If disrespect for law were the only harmful effect produced by ticket fixing, it would be reason enough for ending the practice. Unfortunately, ticket fixing also helps keep traffic in a perpetual tangle. It is at the very root of our traffic mess.

Stroll along any downtown street on any weekday and take note of the moving violations: illegal turns, blocked intersections, vehicles going through red lights. Count the illegal parkers and double parkers and triple parkers. Notice how few of these violators are given tickets. Then ask yourself, "Where is the enforcement? And what difference would it make if we had vigorous enforcement?" The people who endanger lives and block traffic don't pay tickets anyhow. A lot of them aren't even punished when they cause accidents while under the influence of alcohol or drugs.

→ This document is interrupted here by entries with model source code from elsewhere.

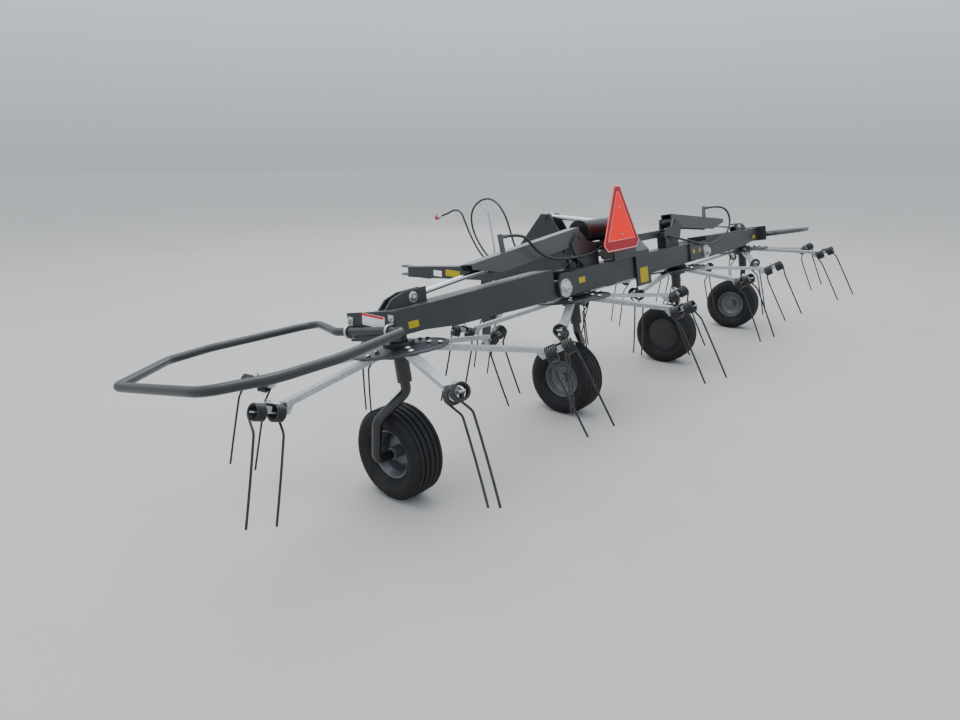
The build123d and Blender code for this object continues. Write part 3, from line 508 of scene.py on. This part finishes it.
@dataclass
class PaintedFrame:
    """Carried-over pieces of the frame, with rolled edges on its box sections."""

    nodes: dict[str, bpy.types.Object]
    corner: float = 0.007
    thin_corner: float = 0.0015
    box_sections: tuple[str, ...] = ("centre_beam", "wing_beam_left", "wing_beam_right", "drawbar", "bridge")
    sheet_pieces: tuple[str, ...] = ("lock_channel_left", "lock_channel_right", "tower", "saddle",
                                     "sign_bracket", "input_gearbox", "stand_leg")
    weld_distance: float = 0.00005
    edge_steps: int = 3
    sharp_angle: float = math.radians(50)

    def finish_of(self, node: str) -> Finish | None:
        """Finish of a node by the longest name in the table that it starts with."""
        names = [name for name in NODE_FINISHES
                 if node == name or (name.endswith("_") and node.startswith(name))]
        return NODE_FINISHES[max(names, key=len)] if names else None

    def soften(self, node: bpy.types.Object, width: float) -> None:
        """Rounds the edges of one node by modifiers.

        Args:
            node: the carried-over object.
            width: width of the rounded edge.
        """
        weld = node.modifiers.new("join_faces", "WELD")
        weld.merge_threshold = self.weld_distance
        bevel = node.modifiers.new("rolled_edge", "BEVEL")
        bevel.width = width
        bevel.segments = self.edge_steps
        bevel.limit_method = "ANGLE"
        bevel.angle_limit = self.sharp_angle
        bevel.harden_normals = True
        bevel.use_clamp_overlap = True

    def dress(self) -> None:
        """Gives each carried-over node its finish and its edges."""
        for name, node in self.nodes.items():
            finish = self.finish_of(name)
            if finish is None:
                continue
            node.data.materials.clear()
            node.data.materials.append(finish.build())
            if name in self.box_sections:
                self.soften(node, self.corner)
            elif name in self.sheet_pieces:
                self.soften(node, self.thin_corner)
        LOG.info("dressed %d carried-over nodes", len(self.nodes))


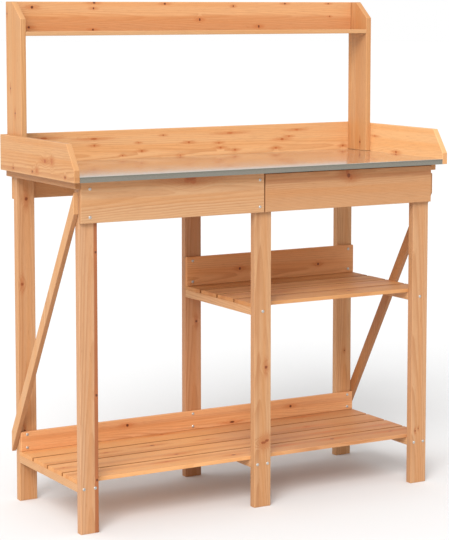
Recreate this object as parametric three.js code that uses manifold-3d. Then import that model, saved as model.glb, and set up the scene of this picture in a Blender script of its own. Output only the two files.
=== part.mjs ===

Mind you now, I am not suggesting that our entire traffic mess is the result of ticket fixing and feeble enforcement. We must also take notice of drivers who are selfish, inattentive, hostile, inept, poorly trained or just plain stupid. And we musn't overlook pedestrians who have similar characteristics. All make a significant contribution to the glacier-like speed at which traffic moves here.

However, the drivers and pedestrians could never have reduced Washington traffic to its present state without expert help from our elected and appointed officials, backed by the people with clout who determine how the District of Columbia's revenues should be spent.

Thanks to them, we have traffic lights that malfunction at a frightful rates and make a bad situation impossible. Lights get stuck on red in one direction, green in the other, and refuse to change. Lights on our busiest streets get out of synchronization and stay out of synchronization for months and years at a stretch. Modern technology knows how to program computers to give more "green time" to streets where traffic is piling up, but the District of Columbia can't afford to modernize.

Instead of fixing tickets, we should be fixing our absurd signal system.